How the organization handles the quarterback position is open for debate, and will continue to be a hot button topic throughout the offseason, but for the two quarterbacks who are likely to remain in-house candidates to replace Roethlisberger, Mason Rudolph and Dwayne Haskins, they are approaching this offseason with the vigor of knowing they have a legitimate shot at being the starter.

“It’s a great feeling,” Rudolph told media this about the opportunity. “All I want is a chance to compete and be the guy here. That seems like it’s more of a possibility now than ever. It’s very exciting and I am looking forward to the opportunity.

“I am a competitive person and I have a lot of confidence in myself. I think I can be the guy next year and that’s my plan. I want to be the guy. My goal is to look forward to when we come back here and control what I can control. I know that I am going to compete.

“It’s all I want. It’s all I ever wanted to be, a starting NFL quarterback. I think I can do it. I think I have what it takes. I think I am ready to get the opportunity again to prove myself. I understand what I put on tape up until this point there are still question marks on my game. I want to prove those people wrong. I want to prove myself to my teammates and the guys I really care about. It’s one day at a time. I am excited.

“It is encouraging to know I have as good a chance as any this year as opposed to the last four years when I had zero chance. That’s going to motivate me to put my best foot forward.”
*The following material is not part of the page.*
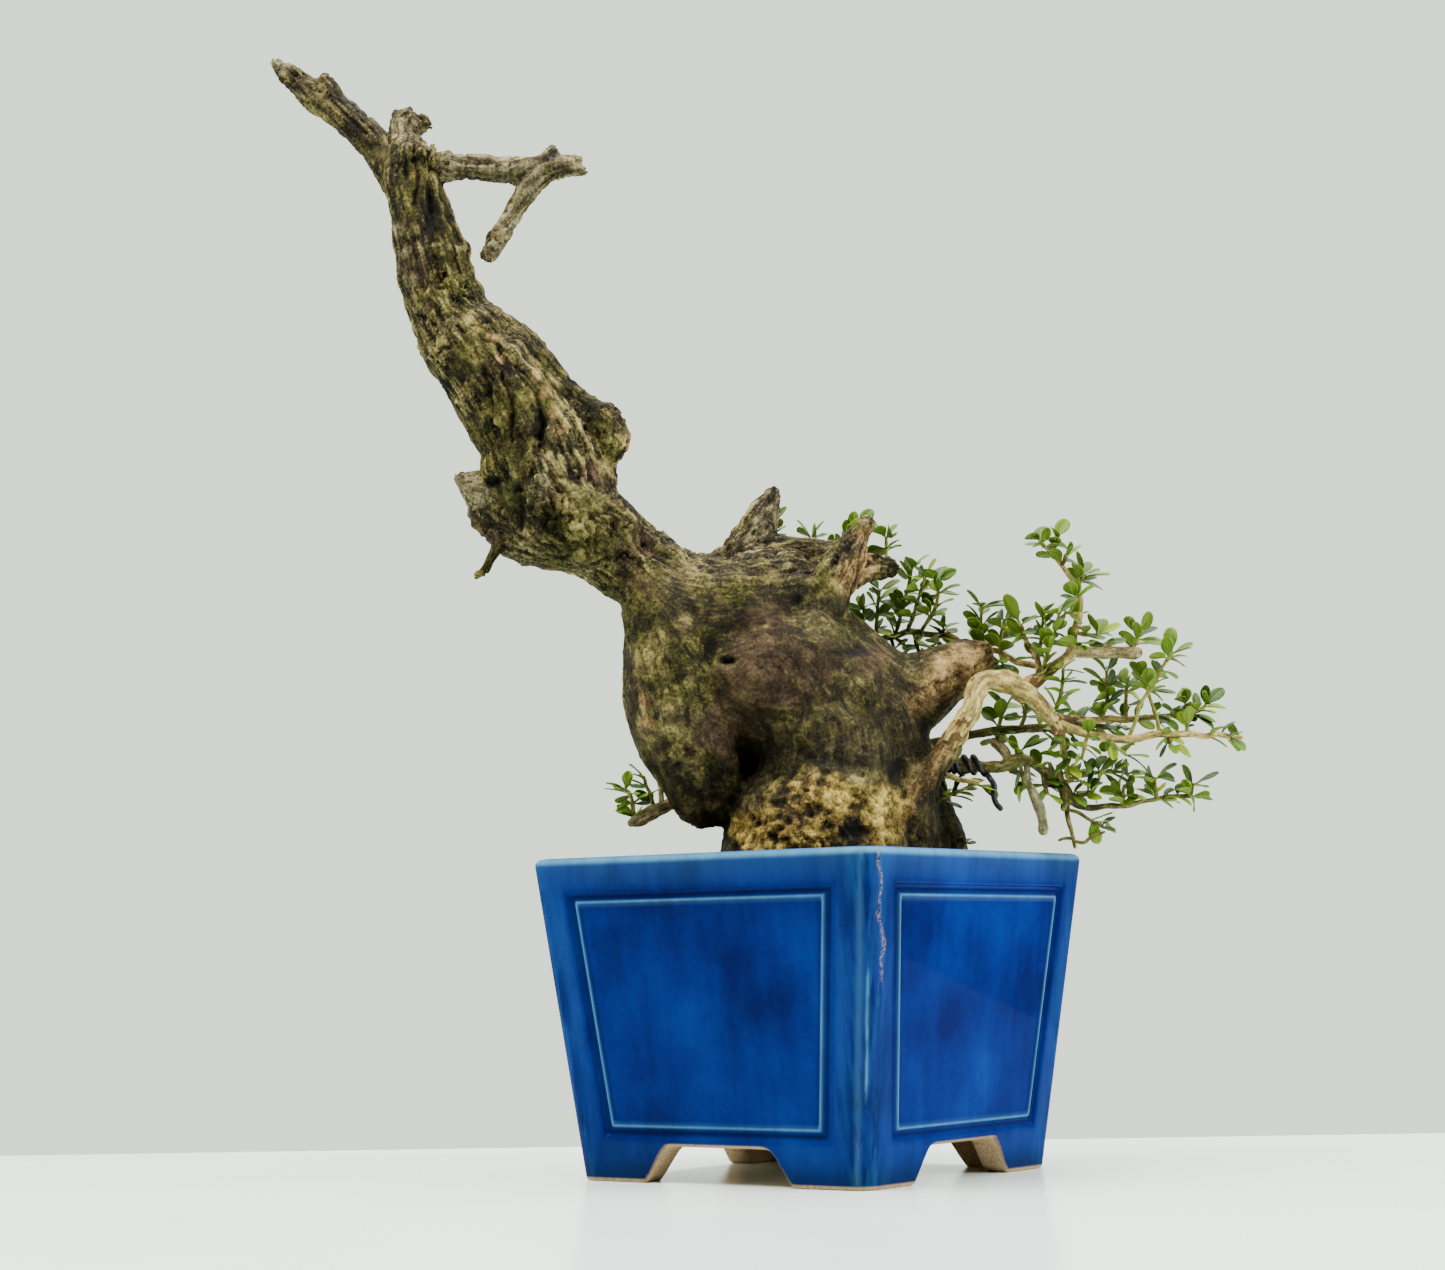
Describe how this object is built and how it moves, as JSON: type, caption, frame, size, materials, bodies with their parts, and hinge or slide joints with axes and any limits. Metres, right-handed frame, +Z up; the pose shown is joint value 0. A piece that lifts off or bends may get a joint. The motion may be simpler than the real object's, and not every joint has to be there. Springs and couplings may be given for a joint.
{
  "type": "bonsai tree in a pot",
  "caption": "Wild olive bonsai: a burled leaning trunk with deadwood and leafy side branches, standing in a square glazed pot with feet.",
  "frame": {"origin": "on the standing plane, under the middle of the whole bonsai's footprint", "axes": "+Z up; +X to the right along the pot face that shows on the left in the picture; -Y out of that face"},
  "size_m": [0.3724, 0.2314, 0.5119],
  "materials": {
    "cobalt_glaze": "glossy cobalt glaze over buff stoneware",
    "soil": "dark granular soil",
    "grit": "coarse grit",
    "mossy_bark": "rough old bark with moss",
    "deadwood": "weathered wood",
    "pale_bark": "thin pale bark",
    "green_bark": "thin olive bark",
    "leaf": "leathery green leaf, softly shiny",
    "black_plastic": "moulded plastic mesh",
    "dark_wire": "dark anodised wire"
  },
  "bodies": {
    "root": {"arch_shoot_1": "leaf", "arch_shoot_2": "leaf", "arch_shoot_3": "leaf", "arch_shoot_4": "leaf", "arch_shoot_5": "leaf", "arch_shoot_6": "leaf", "back_branch": "pale_bark", "crown_shoot_1": "leaf", "crown_shoot_2": "leaf", "crown_shoot_3": "leaf", "crown_shoot_4": "leaf", "crown_shoot_5": "leaf", "dead_stub": "deadwood", "down_twig": "green_bark", "drain_mesh": "black_plastic", "drainage_layer": "grit", "fork_twig": "pale_bark", "hanging_twig": "deadwood", "inner_shoot_1": "leaf", "inner_shoot_2": "leaf", "inner_shoot_3": "leaf", "inner_shoot_4": "leaf", "left_shoot_1": "leaf", "left_shoot_2": "leaf", "left_stub": "deadwood", "low_branch": "green_bark", "low_shoot_1": "leaf", "low_shoot_2": "leaf", "low_shoot_3": "leaf", "low_shoot_4": "leaf", "low_shoot_5": "leaf", "low_shoot_6": "leaf", "low_shoot_7": "leaf", "low_shoot_8": "leaf", "mesh_clip": "dark_wire", "middle_shoot_1": "leaf", "middle_shoot_2": "leaf", "middle_shoot_3": "leaf", "middle_shoot_4": "leaf", "middle_shoot_5": "leaf", "pale_stub": "deadwood", "pot": "cobalt_glaze", "ridge_shoot_1": "leaf", "ridge_shoot_2": "leaf", "ridge_shoot_3": "leaf", "right_branch": "pale_bark", "rising_branch": "pale_bark", "second_arm": "pale_bark", "seedling": "leaf", "shaded_shoot_1": "leaf", "shaded_shoot_2": "leaf", "shaded_shoot_3": "leaf", "soil": "soil", "straight_branch": "green_bark", "stub_shoot": "leaf", "tall_riser": "leaf", "training_wire": "dark_wire", "trunk": "mossy_bark", "under_twig": "pale_bark"}
  },
  "joints": []
}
It is usually at this point in the discussion when fans will point to Rudolph’s lackluster 2019 performance as a reason why the former Oklahoma State quarterback doesn’t have what it takes to get the job done at the NFL level. However, it should be noted how in 2019 Rudolph was essentially a rookie. In 2018, the year he was drafted, he didn’t dress for a single game behind both Roethlisberger and Landry Jones. In 2019, when Roethlisberger was lost for the season after Week 2, fans might remember Rudolph playing his best game vs. the Baltimore Ravens before being knocked out by safety Earl Thomas. After that hit, he had to battle his way back into the lineup, and was never the same.

Even though the 2019 campaign didn’t solidify Rudolph as the future starter of the Steelers, it wasn’t as if his experience was for nothing.

“The game experience that I have had, I think I’ve developed from 2019 when I had that stint of games,” said Rudolph. “Any time you don’t seize the opportunity fully there’s going to be question marks. I think playing in games, experience is the best teacher. Being the backup quarterback, there is value in that. You can treat it like each game is an opportunity to take mental notes, being in those conversations, along with the practice reps and the general football IQ that you gain and add to your repertoire. I look at that as a positive. That’s how I kept myself encouraged, you are getting to get a shot to play again at some point and you don’t want to look back and have wasted this time. You want to take strides and make yourself a better quarterback.

“I am not going to be anybody that I am not. Being a backup quarterback challenged me and made me treat the mental side of football with more reverence. I am going to be myself. If you talk to my teammates, they know who I am. They know I am a leader. I am excited to take that next step.”

As for Haskins, you couldn’t have a more stark contrast to Rudolph, as it pertains to the start of his professional career. Haskins was a first round draft pick by the Washington Football Team, and despite playing well at times his rookie season, fell out of favor with Ron Rivera before getting his outright release. After 2021, Haskins sees a positive in watching this past season and learning from Roethlisberger.

“I feel like I learned a lot from not playing this year,” Haskins said of the 2021 season. “Coach T, a lot of guys just wanted me to just have an opportunity to sit back and learn. I never really had a chance to get to learn the NFL game the way that it should be done and the way the Steelers want it done. They gave me an opportunity to understand the Steelers way of how they want their quarterbacks to operate. That was a great learning experience to be able to move forward this year and try to embody what it is to be a guy like Ben, take over a great franchise the way that he did.

“Anytime you get an opportunity to sit back and learn, you get to see what to do and what not to do. And I feel like I had a great chance this year to see what it’s like to be a leader. A guy like Ben, a Hall of Fame quarterback, guys have a lot of respect for him. Especially when we play other teams. Players on the opposing team showing a lot of gratitude and respect. I think that the best thing for me was being able to see it in practice every day. Some days, on Wednesdays, Ben would have a vet day. I was able to go with the ones, able to go against the first team defense, and it was a good experience as far as still being able to progress and get better. So, I got better this year even if I didn’t get a chance to play.”

When it comes to the opportunity given to Haskins at this stage of his career, an opportunity many never thought the former Ohio State quarterback would receive after his dismissal in Washington, he isn’t taking it for granted.

“I’ve wanted to be a quarterback my entire life,” said Haskins. “Being a quarterback for the Pittsburgh Steelers is a dream. I remember watching Ben Roethlisberger when I was a young kid in 2004 and watching him play. I always had great respect for the black and gold. Great respect for Coach Tomlin, 15 seasons with no losing season. I want to show him that I want this bad. I want to be a leader. I want to be a guy that people can rely on, on and off the field to be more than just a guy that can throw a ball, talented enough to be in a position where I can execute at a high level and keep the Steelers way.”

Whether either of these quarterbacks will be able to claim the starting quarterback role for the Steelers is up for debate. Also, how the organization handles the open position in terms of free agency and the 2022 NFL Draft will also weigh heavily on the outcome of the battle. In the meantime, you can assume these two players are the proverbial leaders in the clubhouse heading into the offseason.